'Serial bully' banished from Duval County schools

14-year-old hospitalized after pre-school attack near Oceanway Middle

JACKSONVILLE, Fla. – One day after a judge banned a girl who beat her unconscious from the Duval County School District, 14-year-old Aria Jewett sat on the steps of the courthouse.

"I got there before the paramedics, and I was just hysterical," said Jewett's mother, Melissia Thomas. "I didn't know what to say. I didn't know what to do. I was just grateful that my child was alive."

Thomas says she dropped her daughter off early at school one day last month, and Jewett walked off campus to go two blocks to a convenience store in Oceanway when another 14-year-old student threatened to beat her up. Jewett's attorney says she tried to walk away, but the bully literally grabbed her by her hair and dragged her.

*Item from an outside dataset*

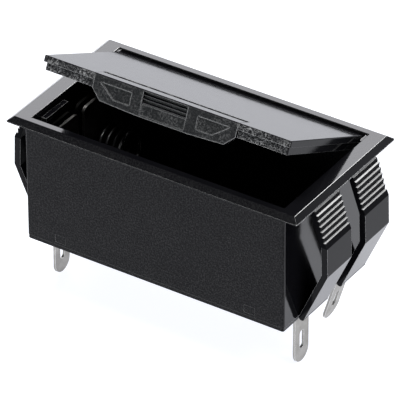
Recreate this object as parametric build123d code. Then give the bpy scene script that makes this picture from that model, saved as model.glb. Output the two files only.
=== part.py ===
from build123d import *
from math import atan2, degrees
import os

# Panel-mount box for two cylindrical cells: a tub with a bevelled flange drops into a panel cut-out
# from the front and is held by two ribbed snap arms at each end. A hinged lid covers it, and the
# contacts leave through the base plate as solder tags. Millimetres, +Z up, +X along the box, the
# front at -Y. The origin is the centre of the flange's underside, which is the panel's front face.

# Driving sizes
FLANGE_L, FLANGE_D, FLANGE_H = 67.6, 36.1, 1.15
FLANGE_LAND, FLANGE_BEVEL, FLANGE_EDGE_R = 0.2, 1.2, 0.2
BODY_L, BODY_D, BODY_H = 60.5, 33.3, 27.0
OPENING_L, OPENING_D = 58.7, 30.7
CORNER_R = 0.45
BASE_T, BASE_INSET, BASE_EDGE_R = 0.9, 0.1, 0.15
CELL_R, CELL_Z, LANE_Y = 7.25, -17.0, 7.6
SMALL_GAP = 0.05
BITE = 0.2

# Lid, described closed and then turned up to its rest angle
LID_L, LID_T, LID_FRONT_Y = 57.1, 1.35, -15.12
LID_TOP_Z, LID_EDGE_R = 1.10, 0.2
LID_REST_DEG = 26.4
HINGE_R = 0.9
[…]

Then her attorney says the bully slammed Jewett's head up against this wall, and that's the last thing the 14-year-old remembered of the attack.

Jewett was taken to the hospital. According to the police report, Jewett suffered a basal skull fracture and concussion.

"She couldn't say her name or her birthday, and they were really concerned about that," Thomas said. "She really wasn't responding; she wasn't really talking much or anything like that."

The bully was arrested and charged with felony battery.

Jewett's attorney, John Phillips, said the bully made a show of it.

"She was a serial bully, and she would not only beat kids up -- the weaker kids, or the kids who were pretty or whatever -- but she would videotape it. So kids knew whenever the video cameras came out and she was around that she was about to jump one of her victims."

On Tuesday, Judge Henry Davis made a landmark ruling hoping to help stop the bullying.

"In an injunction hearing, we were asking for (that) assailant to be removed from Oceanway Middle School. (Judge Davis) took her entirely out of Duval County because he found that she was a threat not just to Aria Jewett, but to every single student in Duval County," Phillips said. "I've never heard of a judge doing that. We applaud him and it's fantastic."

Phillips hopes the ruling will set a precedent for other kids who commit such violent acts.